As Shelby Foote relates, “from the beginning the Confederacy had too much to do and not enough to do it with, and although it could not bring requirements into line with resources, it clung to the simple faith that Southern valor would overcome all obstacles”**

The Coming Storm

Winter storm JANUS envelopes the Battlefield at Gettysburg 2014

Winter storm JANUS envelopes the Battlefield at Gettysburg 2014

Although diametrically opposed to Jefferson Davis ironically Lincoln in 1864 did have one goal in common with the rebel leader – a desperate need for military victories.  To break the stalemate in Virginia Lincoln shakes up the Federal chain of command and promotes Ulysses S. Grant to Lt. General of all Union Armies – a post last held by George Washington during the American Revolution.

Grant takes charge in the East putting Gen.
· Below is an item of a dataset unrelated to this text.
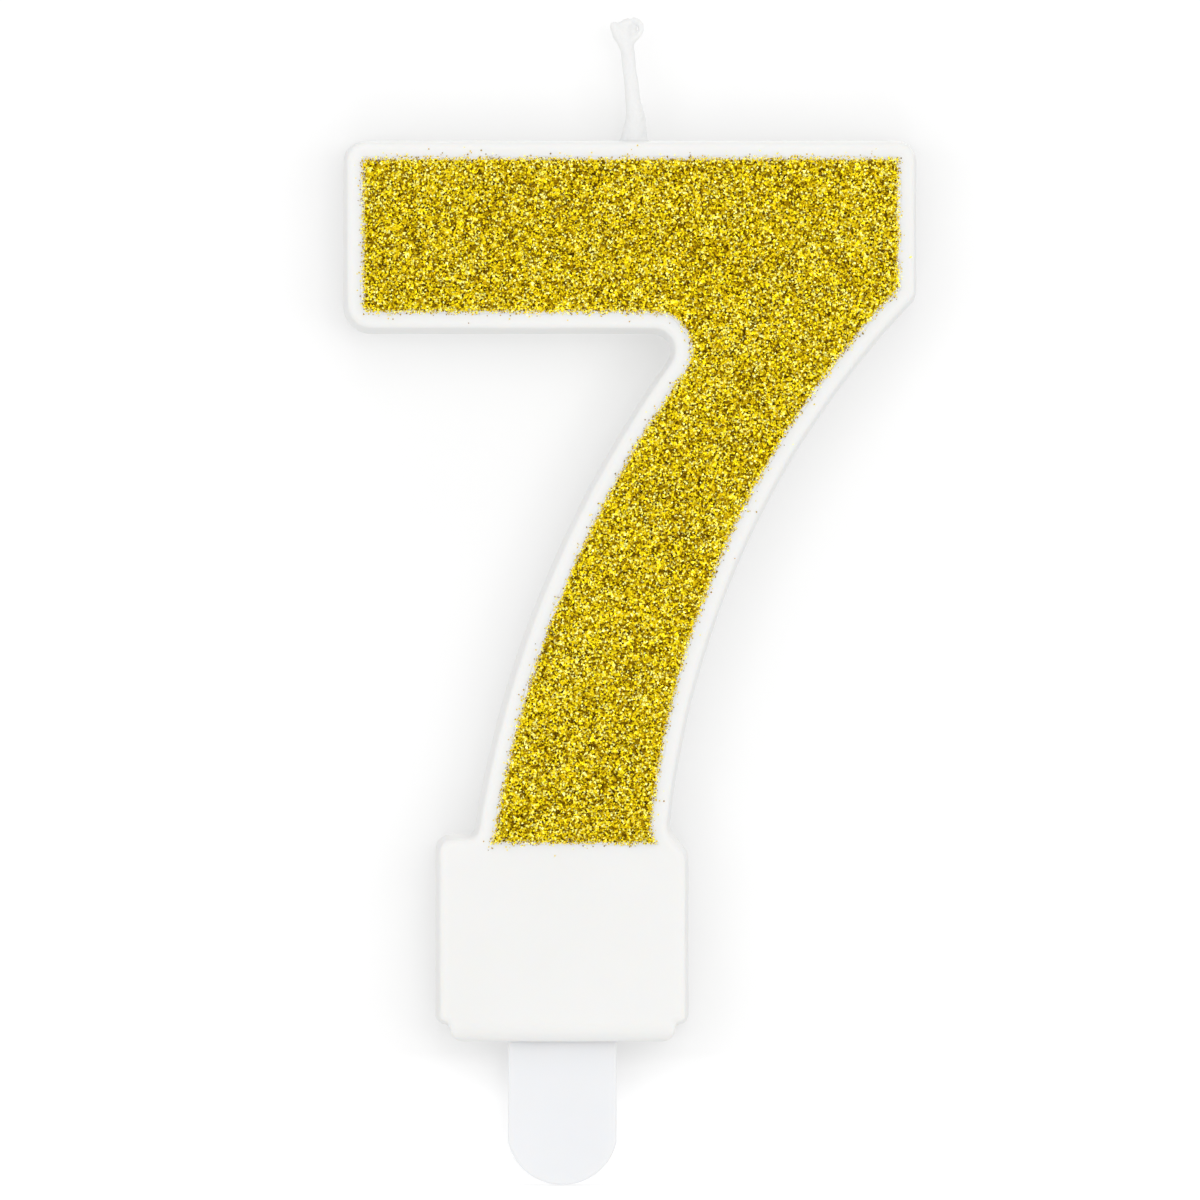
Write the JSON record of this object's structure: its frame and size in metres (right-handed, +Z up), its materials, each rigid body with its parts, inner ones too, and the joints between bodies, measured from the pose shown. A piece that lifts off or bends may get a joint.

William Tecumseh Sherman in command of the Union Army in the West promising Lincoln a concerted effort to strike at the heart of the Confederacy in the coming spring campaigns.

Oak Ridge

Oak Ridge

“Grant had a common sense approach to fighting, laced with a bulldog’s tenacity”  

In early 1864 when Confederate General James Longstreet, Grant’s best man and former classmate turned adversary, upon hearing of Grant’s new command warned, “That man will fight us everyday and every hour till the end of the war”*****

By 1864 the nature of the Civil War was changing.  Officers in both armies remarked that by this point in the war, anytime the soldiers would stop on a march they would immediately begin to dig in.  Using bayonets, spoons or anything at hand to dig a ditch to protect oneself.  This was a natural evolution after three hard years of combat and would define the look of the Civil War Battlefield through the end of the war.

Out west, where the fighting was more mobile, the Union’s new commander set his sights on Georgia and the City of Atlanta.  As the western armies began their march into Georgia,  William Tecumseh Sherman summed up this new feeling within the armies when he said,

“War is cruelty.  There is no use trying to reform it.  The crueller it is, the sooner it will be over”

Winter Slide Show

The Overland Campaign

Home

The Eisenhower Farm

The Eisenhower Farm

notes:

*Bruce Catton,  “Never Call Retreat”
**Shelby Foote, “Civil War Narrative Vol. 2”
***Bruce Catton, “Stillness at Appomattox”
****Sam Watkins, “Company Aytch”
*****Gordon Rhea, “The Battle of the Wilderness”
******Charles River Editors, “The Overland Campaign” 

 

8 Comments Post a comment
  1. Jean Lucier Roland #

    The prose and the photos are poetic. The ethereal quality of the landscape conjures up the ghosts of battle. The photos have captured the tragedy and verify the pain of war.

    January 30, 2014
    • Jean, thanks so much for your comments on the Civil War Pinhole Project. Thanks for seeing the work as it is intended. Please check back as I’ll be posting from Virginia and Georgia in 2014.
      Mike Falco.

      January 30, 2014
  2. Steve Roberts #

    Mike- my brother, nephew and I have really enjoyed the Pinhole Project since inception. We have visited many of the battlefields you have photographed and written about so eloquently, looking for ghosts of our relatives who fought, were wounded or captured and died during the Civil War. Shiloh, Gettysburg, Chickamauga, Missionary Ridge are battlefields of particular interest to us and your photographs are wonderful testaments to the men who fought there, and those who nursed the wounded afterwards. Thank you very much.

    I am looking forward to your postings from Georgia later this year.

    Steve Roberts
    Cleveland, Ohio

    February 4, 2014
    • Steve,
      Thanks so much for your comments and following this project. Its always great to hear from folks who know this subject and have a connection. One of the issues I like to highlight in the project are the familial and cultural connections America’s continue to have for these landscapes. You and your family are a great example of this. Thanks again. Please pass on the blog to anyone you think may be interested. Thanks again for your interest and look forward to hearing from you again.
      Sincerely
      Mike Falco

      February 4, 2014
      • Steve Roberts #

        Mike-

        I know that it is out of the way, and not a battlefield, but I hope that Andersonville Prison is on your list of Georgia locations for the next year.

        Thanks-

        Steve Roberts

        February 5, 2014
      • Steve,

        Yes, Andersonville is on the shot list….MIke

        February 5, 2014
  3. Joe Sherfy #

    Got to visit Gettysburg a few weeks ago in the snow. Looked a lot like these photos except the snow was actually falling while we drove around. I keep wondering if you are going to publish your photos in a book. I would love to see them in some kind of printed format like that. Good luck going into 2015…….oh and for the first time, I found the time to locate Joseph Sherfy’s grave. That was one a day it wasn’t snowing. Time unfortunately has made his marker much harder to read.